What the task requires |
Quote exactly the lines from the line containing "imported = [obj" to the line containing "obj.matrix_world = Matrix.Identity(4)", both lines included, please, and nothing more.
▽
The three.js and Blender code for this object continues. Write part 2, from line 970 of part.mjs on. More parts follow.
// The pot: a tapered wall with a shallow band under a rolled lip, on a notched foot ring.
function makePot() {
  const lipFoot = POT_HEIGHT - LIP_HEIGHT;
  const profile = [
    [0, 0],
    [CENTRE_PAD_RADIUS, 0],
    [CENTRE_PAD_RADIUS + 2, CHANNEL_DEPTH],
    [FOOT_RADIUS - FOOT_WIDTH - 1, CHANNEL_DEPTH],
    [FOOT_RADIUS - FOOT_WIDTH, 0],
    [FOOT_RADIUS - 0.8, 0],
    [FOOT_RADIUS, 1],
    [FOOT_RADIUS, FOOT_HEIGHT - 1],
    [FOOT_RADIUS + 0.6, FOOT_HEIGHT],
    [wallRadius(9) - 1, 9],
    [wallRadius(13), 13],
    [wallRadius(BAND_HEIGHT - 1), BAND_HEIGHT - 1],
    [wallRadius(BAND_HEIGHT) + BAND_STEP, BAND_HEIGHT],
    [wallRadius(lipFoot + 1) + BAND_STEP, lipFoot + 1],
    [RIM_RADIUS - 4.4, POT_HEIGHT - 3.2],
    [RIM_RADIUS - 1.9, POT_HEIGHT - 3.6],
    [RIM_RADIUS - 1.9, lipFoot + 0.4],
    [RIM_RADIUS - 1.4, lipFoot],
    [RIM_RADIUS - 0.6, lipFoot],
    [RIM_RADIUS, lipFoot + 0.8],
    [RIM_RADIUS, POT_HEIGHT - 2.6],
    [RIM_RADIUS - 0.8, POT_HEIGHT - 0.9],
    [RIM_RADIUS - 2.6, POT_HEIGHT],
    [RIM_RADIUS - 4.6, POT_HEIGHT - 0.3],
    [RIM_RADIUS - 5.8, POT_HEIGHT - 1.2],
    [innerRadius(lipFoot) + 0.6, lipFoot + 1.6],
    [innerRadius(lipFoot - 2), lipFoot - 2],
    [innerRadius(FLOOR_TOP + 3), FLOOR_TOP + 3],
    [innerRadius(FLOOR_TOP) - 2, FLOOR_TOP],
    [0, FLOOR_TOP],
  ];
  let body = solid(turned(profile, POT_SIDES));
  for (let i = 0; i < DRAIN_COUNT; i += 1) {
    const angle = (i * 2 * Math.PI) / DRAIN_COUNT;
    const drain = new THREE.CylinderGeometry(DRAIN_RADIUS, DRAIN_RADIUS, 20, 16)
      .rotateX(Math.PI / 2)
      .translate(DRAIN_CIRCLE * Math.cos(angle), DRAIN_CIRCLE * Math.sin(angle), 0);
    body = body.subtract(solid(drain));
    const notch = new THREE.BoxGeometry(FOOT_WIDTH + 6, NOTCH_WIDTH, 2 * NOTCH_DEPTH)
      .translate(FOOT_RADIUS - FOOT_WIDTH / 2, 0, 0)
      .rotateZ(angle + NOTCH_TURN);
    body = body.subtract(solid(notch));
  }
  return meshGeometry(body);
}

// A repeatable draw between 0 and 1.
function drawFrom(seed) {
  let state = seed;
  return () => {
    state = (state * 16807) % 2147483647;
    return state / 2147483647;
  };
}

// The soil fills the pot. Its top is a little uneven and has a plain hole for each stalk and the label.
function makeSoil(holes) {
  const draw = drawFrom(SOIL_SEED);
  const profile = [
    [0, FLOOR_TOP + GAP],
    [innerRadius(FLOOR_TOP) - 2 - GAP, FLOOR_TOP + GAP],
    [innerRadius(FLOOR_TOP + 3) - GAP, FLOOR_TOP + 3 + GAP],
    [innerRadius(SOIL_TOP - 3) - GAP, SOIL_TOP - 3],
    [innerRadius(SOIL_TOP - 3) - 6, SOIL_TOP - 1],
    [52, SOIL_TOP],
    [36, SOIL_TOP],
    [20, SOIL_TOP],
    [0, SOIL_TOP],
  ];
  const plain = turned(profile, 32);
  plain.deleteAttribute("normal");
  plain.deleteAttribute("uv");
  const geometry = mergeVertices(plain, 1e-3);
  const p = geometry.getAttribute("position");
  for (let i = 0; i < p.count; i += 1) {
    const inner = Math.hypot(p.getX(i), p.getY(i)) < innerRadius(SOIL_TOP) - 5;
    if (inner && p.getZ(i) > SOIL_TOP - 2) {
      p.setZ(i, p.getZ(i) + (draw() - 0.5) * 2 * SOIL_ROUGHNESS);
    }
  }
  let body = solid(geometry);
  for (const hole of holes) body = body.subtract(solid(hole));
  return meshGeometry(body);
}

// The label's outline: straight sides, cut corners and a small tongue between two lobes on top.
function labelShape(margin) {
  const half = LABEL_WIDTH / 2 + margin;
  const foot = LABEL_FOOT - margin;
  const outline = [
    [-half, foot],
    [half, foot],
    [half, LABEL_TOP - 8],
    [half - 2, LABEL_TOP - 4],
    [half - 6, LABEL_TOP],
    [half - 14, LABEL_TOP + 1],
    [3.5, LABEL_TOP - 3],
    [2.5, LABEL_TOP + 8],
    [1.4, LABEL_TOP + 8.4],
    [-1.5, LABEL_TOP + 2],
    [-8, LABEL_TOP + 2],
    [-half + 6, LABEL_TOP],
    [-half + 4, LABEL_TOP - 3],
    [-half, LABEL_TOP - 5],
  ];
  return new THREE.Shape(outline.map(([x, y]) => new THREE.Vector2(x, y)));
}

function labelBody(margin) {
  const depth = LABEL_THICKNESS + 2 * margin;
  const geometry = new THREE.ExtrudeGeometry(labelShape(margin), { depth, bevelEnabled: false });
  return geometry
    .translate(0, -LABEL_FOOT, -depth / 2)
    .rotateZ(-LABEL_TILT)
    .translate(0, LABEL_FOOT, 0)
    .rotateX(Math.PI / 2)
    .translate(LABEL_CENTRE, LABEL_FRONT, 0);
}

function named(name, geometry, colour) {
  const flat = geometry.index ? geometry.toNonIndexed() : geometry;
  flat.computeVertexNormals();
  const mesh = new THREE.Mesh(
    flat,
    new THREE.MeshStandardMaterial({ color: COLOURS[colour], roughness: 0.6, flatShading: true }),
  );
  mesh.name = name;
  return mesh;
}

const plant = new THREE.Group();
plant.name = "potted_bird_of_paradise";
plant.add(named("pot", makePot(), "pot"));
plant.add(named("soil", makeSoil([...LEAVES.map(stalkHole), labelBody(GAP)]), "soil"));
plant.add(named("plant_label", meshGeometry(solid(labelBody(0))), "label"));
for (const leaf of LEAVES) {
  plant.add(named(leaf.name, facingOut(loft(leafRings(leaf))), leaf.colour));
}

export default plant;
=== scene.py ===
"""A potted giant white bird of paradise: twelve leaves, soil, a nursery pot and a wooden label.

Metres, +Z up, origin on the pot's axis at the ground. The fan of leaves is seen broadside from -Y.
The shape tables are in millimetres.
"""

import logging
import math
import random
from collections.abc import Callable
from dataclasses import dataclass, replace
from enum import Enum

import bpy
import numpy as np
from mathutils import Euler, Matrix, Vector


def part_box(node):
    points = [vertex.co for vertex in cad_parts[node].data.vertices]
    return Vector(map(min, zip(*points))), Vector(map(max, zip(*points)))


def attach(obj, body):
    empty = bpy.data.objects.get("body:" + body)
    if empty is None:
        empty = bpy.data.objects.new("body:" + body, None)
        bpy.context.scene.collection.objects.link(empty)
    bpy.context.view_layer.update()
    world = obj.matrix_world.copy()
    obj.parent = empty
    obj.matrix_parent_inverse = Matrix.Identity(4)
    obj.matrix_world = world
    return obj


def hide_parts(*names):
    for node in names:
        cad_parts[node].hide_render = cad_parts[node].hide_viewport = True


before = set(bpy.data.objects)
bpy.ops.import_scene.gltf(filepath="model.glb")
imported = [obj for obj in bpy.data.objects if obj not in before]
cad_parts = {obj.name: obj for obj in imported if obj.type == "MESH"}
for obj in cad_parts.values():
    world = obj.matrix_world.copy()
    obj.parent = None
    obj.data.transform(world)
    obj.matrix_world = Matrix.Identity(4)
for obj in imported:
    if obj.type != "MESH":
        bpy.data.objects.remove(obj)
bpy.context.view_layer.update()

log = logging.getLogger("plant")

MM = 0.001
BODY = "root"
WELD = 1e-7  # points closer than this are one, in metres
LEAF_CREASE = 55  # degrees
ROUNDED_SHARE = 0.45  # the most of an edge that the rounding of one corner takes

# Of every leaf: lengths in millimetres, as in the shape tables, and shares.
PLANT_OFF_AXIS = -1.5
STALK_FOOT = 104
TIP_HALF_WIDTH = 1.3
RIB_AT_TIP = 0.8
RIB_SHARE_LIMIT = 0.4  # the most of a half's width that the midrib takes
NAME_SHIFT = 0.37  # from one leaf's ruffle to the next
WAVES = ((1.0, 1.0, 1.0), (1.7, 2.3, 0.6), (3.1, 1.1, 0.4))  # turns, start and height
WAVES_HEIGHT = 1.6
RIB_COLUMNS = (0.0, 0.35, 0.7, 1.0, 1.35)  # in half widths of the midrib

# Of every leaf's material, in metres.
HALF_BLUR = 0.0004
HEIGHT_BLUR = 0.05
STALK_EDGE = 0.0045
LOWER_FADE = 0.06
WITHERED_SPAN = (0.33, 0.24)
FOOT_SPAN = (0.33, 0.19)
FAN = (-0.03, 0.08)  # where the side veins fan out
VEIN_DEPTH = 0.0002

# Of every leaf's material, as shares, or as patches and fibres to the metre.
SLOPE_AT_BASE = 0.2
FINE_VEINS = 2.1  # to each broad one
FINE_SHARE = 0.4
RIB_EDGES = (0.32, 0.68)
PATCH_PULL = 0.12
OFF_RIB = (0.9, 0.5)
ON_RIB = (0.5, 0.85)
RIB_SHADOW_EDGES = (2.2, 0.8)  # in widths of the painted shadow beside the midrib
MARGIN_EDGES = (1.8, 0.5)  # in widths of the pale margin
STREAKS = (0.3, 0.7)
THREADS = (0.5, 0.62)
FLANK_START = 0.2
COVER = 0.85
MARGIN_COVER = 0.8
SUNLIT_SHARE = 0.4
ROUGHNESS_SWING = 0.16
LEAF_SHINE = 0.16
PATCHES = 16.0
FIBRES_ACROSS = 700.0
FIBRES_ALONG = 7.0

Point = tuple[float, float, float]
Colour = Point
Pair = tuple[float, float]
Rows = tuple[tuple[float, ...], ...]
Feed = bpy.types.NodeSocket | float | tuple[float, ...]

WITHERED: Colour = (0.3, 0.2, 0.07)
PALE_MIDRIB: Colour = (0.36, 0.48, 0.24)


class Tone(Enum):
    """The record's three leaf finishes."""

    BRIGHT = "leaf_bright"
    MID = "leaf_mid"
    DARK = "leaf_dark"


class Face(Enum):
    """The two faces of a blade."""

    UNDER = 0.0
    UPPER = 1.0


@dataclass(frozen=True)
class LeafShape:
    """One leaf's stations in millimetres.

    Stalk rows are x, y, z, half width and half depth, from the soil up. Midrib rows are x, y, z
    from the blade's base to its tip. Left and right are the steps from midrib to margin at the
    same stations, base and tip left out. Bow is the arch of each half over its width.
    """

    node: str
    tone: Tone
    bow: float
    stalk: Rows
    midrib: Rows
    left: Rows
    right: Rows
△
Exercise response |
imported = [obj for obj in bpy.data.objects if obj not in before]
cad_parts = {obj.name: obj for obj in imported if obj.type == "MESH"}
for obj in cad_parts.values():
    world = obj.matrix_world.copy()
    obj.parent = None
    obj.data.transform(world)
    obj.matrix_world = Matrix.Identity(4)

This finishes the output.